Tutto questo fino a quando si spense, in totale solitudine, nella piccola stanza riservatale dall'istituto. Hylde ne fu distrutta talmente tanto da chiudersi in se stessa, senza sentire più nulla, senza riuscire a respirare, l'unica cosa su cui si concentrava erano lavoro e studio. Poi, di punto in bianco, evitando di avvisare qualcuno, decise di prendersi una pausa dal mondo: congelò l'appena iniziata carriera universitaria in infermieristica, si licenziò dal suo lavoro part-time e prelevò una piccola somma di denaro lasciatole in eredità dalla madre. Partì per la Norvegia pochi mesi dopo il funerale, in un viaggio commemorativo totalmente dedicato alla sua mamma.

L'aria frizzante di inizio inverno risvegliò Hylde dal fiume di ricordi in cui stava annegando. Alzò lo sguardo verso la primissima tappa del suo percorso: la baia di Kattegat, che si rivelò essere una piccola, ma popolosa città nascosta tra i fiordi norvegesi. Ogni volta che la nominava nei suoi racconti, sua madre si riempiva d'orgoglio e la sua faccia si faceva sognante e cristallina: diceva che, in antichità, vi fossero vissuti il mitico Ragnar Lothbrok coi suoi numerosi figli, altrettanto famosi, e la grande guerriera Lagertha. Peccato che ogni prova della loro esistenza era andata perduta con l'avanzare dei secoli, di loro erano rimaste solo antiche leggende.

Vide un piccolo stormo di gabbiani sorvolare pigro la costa, quasi come a godersi le ultime ore di luce prima del crepuscolo. Controllò l'ora sul cellulare e si decise ad abbandonare la panchina sulla quale aveva passato delle ore intere quel pomeriggio, anche perché il lungo cappotto di pelle sintetica che indossava iniziava a diventare superfluo contro il calo della temperatura, malgrado la leggera imbottitura felpata. Il cielo preannunciava neve.

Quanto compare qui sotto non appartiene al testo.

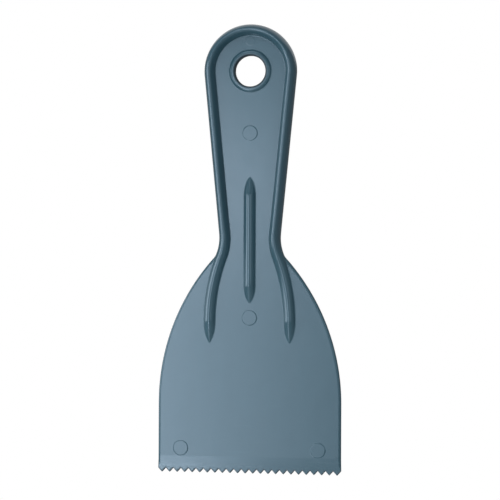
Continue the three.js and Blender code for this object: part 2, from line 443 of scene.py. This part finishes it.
def guard_tip(plan, x, z, way):
    """Small rings of points round a rib's tip, so that its shading ends there."""
    for radius in (0.15, 0.3, 0.5, 0.9):
        for turn in np.radians([-105, -75, -45, -15, 15, 45, 75, 105]):
            px = x + radius * math.sin(turn)
            if px >= 0:
                plan.point(px, z + way * radius * math.cos(turn))
        plan.point(x, z + way * radius)


def build_plan():
    """The plan of the right half, and its outline from the head round to the middle tooth."""
    plan = Plan()
    places, sides = crest_stations()
    outs = first_exit(places, sides, OPEN_REACH)
    closed = outs < OPEN_REACH - 1e-6
    closed[int(np.argmin(closed)):] = False
    inner_rows, outer_rows, silhouette = [], [], []
    near_shares = np.array(WALL_SHARES)
    for place, side, out, shut in zip(places, sides, outs, closed):
        outer, inner, height = (float(v) for v in rim_size(np.array(place[1])))
        inner_rows.append([place - side * v for v in oval_rows(inner, height, PLATE_HALF, ROOT_GUARD)])
        if shut:
            outer_rows.append([place + side * v for v in near_shares * out])
            silhouette.append(place + side * out)
        else:
            outer_rows.append([place + side * v for v in oval_rows(outer, height, PLATE_HALF, ROOT_GUARD)])
    for k in range(len(inner_rows[0])):
        plan.row([r[k] for r in inner_rows])
    for k in range(len(near_shares)):
        plan.row([r[k] for r, shut in zip(outer_rows, closed) if shut])
        plan.row([r[k] for r, shut in zip(outer_rows, closed) if not shut])
    plan.point(RIB_X, lerp(BEND[1], RIB_TIP_Z, LAST_RAMP))
    guard_tip(plan, RIB_X, RIB_TIP_Z, -1)

    # The blade's outline on the right, from the neck to the corner, and rows along it.
    start = silhouette[-1]
    first = math.atan2(start[1] - SHOULDER[1], start[0] - SHOULDER[0])
    count = int(first * SHOULDER_RADIUS / 1.0)
    angles = np.linspace(first, 0.0, count)[1:]
    edge = [SHOULDER + SHOULDER_RADIUS * np.array([math.cos(a), math.sin(a)]) for a in angles]
    inward = [-np.array([math.cos(a), math.sin(a)]) for a in angles]
    corner_z = float(tooth_line(np.array(BLADE_HALF_WIDTH)))
    straight = np.arange(SHOULDER_END_Z - 1.5, corner_z + 3.5, -1.5)
    for z in [*straight, *np.linspace(corner_z + 3.2, corner_z, 14)]:
        edge.append(np.array([BLADE_HALF_WIDTH, z]))
        inward.append(np.array([-1.0, 0.0]))
    edge, inward = np.array(edge), np.array(inward)
    shares = 1.0 - np.sin(np.radians([90, 80, 70, 60, 50, 40, 30, 20, 10, 0]))
    widths = [*shares, 1.13, EDGE_CLEAR]
    steps = np.arange(0.0, 1.6, 0.02)
    gap = np.array([
        crest_gap(p[0] + d[0] * steps, p[1] + d[1] * steps)[0] for p, d in zip(edge, inward)
    ])
    near_rib = gap < 3.3
    free = np.where(near_rib.any(1), steps[near_rib.argmax(1)], EDGE_CLEAR)
    free = np.where(edge[:, 1] < -95.0, EDGE_CLEAR, np.minimum(free, EDGE_CLEAR))
    for w in widths[1:]:
        share = w / widths[-1]
        inner = [p + d * share * f for p, d, f in zip(edge, inward, free) if f > 0.12]
        plan.row([p for p in inner if p[1] > tooth_line(np.array(p[0])) + 0.02])

    # The notched edge, from the corner to the middle.
    offsets = [0.0, 0.05, 0.12, 0.25, 0.5, 0.85, 1.2, TOOTH_PITCH / 2]
    xs = set()
    for i in range(13):
        tip = BLADE_HALF_WIDTH - (i + 0.5) * TOOTH_PITCH
        xs.update(round(tip + s * o, 6) for o in offsets for s in (-1, 1))
    xs = np.array(sorted((x for x in xs if -1e-6 <= x <= BLADE_HALF_WIDTH + 1e-6), reverse=True))
    xs[-1] = 0.0
    teeth = [np.array([x, z]) for x, z in zip(xs, tooth_line(xs))]
    for w in (0.015, 0.04, 0.07, TOOTH_EDGE, 0.3):
        lift = w / TOOTH_COS
        plan.row([p + (0, lift) for p in teeth if BLADE_HALF_WIDTH - p[0] > w])
    for step in (-0.25, -0.1, 0, 0.1, 0.25):
        plan.row([(x, BEVEL_TOP_Z + step) for x in np.linspace(0, BLADE_HALF_WIDTH - EDGE_CLEAR, 24)])

    outline = [*silhouette, *edge, *teeth]
    plan.row(outline)

    # Centre rib
    top, crest_top, crest_bottom, bottom = CENTRE_RIB
    ramps = np.array(CENTRE_RAMPS)
    level = np.linspace(crest_top, crest_bottom, 22)[1:-1]
    zs = [*lerp(crest_top, top, ramps[::-1]), *level, *lerp(crest_bottom, bottom, ramps)]
    rib_rows = []
    for z in zs:
        width, height = (float(v) for v in centre_size(np.array(z)))
        rib_rows.append([(v, z) for v in oval_rows(width, height, PLATE_HALF, ROOT_GUARD)])
    for k in range(len(rib_rows[0])):
        plan.row([r[k] for r in rib_rows])
    plan.point(0, lerp(crest_top, top, LAST_RAMP))
    plan.point(0, lerp(crest_bottom, bottom, LAST_RAMP))
    guard_tip(plan, 0.0, top, 1)
    guard_tip(plan, 0.0, bottom, -1)

    # Hole and collar
    turn = np.linspace(math.pi / 2, -math.pi / 2, 61)
    circle = np.stack([np.cos(turn), np.sin(turn)], 1)
    quarter = np.sin(np.radians([0, 10, 20, 30, 40, 50, 60, 70, 80, 90]))
    rings = list(HOLE_RADIUS + COLLAR_INNER_ROUND * (1.0 - quarter[::-1]))
    rings += list(COLLAR_RADIUS - COLLAR_OUTER_ROUND * (1.0 - quarter[:-1]))
    rings += [COLLAR_RADIUS + a for a in (-0.02, *NEAR_ROOT, NEAR_ROOT[-1] + ROOT_GUARD)]
    for radius in rings:
        plan.row(circle * radius)

    # Ejector marks
    for mx, mz, radius, _ in MARKS:
        if mx < 0:
            continue
        half, whole = np.linspace(math.pi / 2, -math.pi / 2, 33), np.linspace(0, 2 * math.pi, 65)
        turns = half if mx == 0 else whole
        ring = np.stack([np.cos(turns), np.sin(turns)], 1)
        slope = [radius - MARK_EDGE * share for share in (1.0, 0.67, 0.33)]
        for r in (0.6 * radius, radius - MARK_EDGE - 0.1, *slope, radius, radius + 0.1):
            plan.row(ring * r + (mx, mz))
        plan.point(mx, mz)

    plan.fill(3.0, 1.6)
    hole_top = plan.point(0, HOLE_RADIUS)
    hole_bottom = plan.point(0, -HOLE_RADIUS)
    plan.edges.add((plan.point(*outline[0]), hole_top))
    plan.edges.add((hole_bottom, plan.point(*outline[-1])))
    return plan, np.array(outline)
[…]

Era un bel posto, quello: una panchina in legno piazzata su un suggestivo promontorio, in modo tale che chiunque potesse godere del panorama in tutta tranquillità.

Per tornare in città, Hylde avrebbe dovuto seguire un sentiero di terra battuta attraverso i boschi che circondavano il centro abitato. Ormai la strada era deserta, iniziava a far freddo sul serio ed i cittadini avevano già fatto ritorno presso la propria casa.

Arrivò al bivio che aveva incontrato all'andata: la strada a destra presentava una ripida discesa che portava direttamente a Kattegat, che iniziava a riempirsi della luce all'interno delle abitazioni, mentre la strada di sinistra continuava in salita ancora per qualche metro per poi appianarsi presso una piazzola dominata da una grossa statua in bronzo.

Hylde si grattò la punta del naso dopo essersi sistemata dietro l'orecchio una ciocca ribelle color rosso vivo, aveva le mani congelate, ma pensò di avere del tempo per dare un'occhiata a quella curiosa scultura. Prese la via di sinistra senza aspettare oltre, in pochi minuti arrivò alla piccola piazza deserta ed osservò quella che era sicuramente una statua celebrativa raffigurante il dio Odino, intuibile dal suo occhio bendato. Si dice l'avesse sacrificato presso il mitologico pozzo di Mimir per raggiungere la sua celebre saggezza.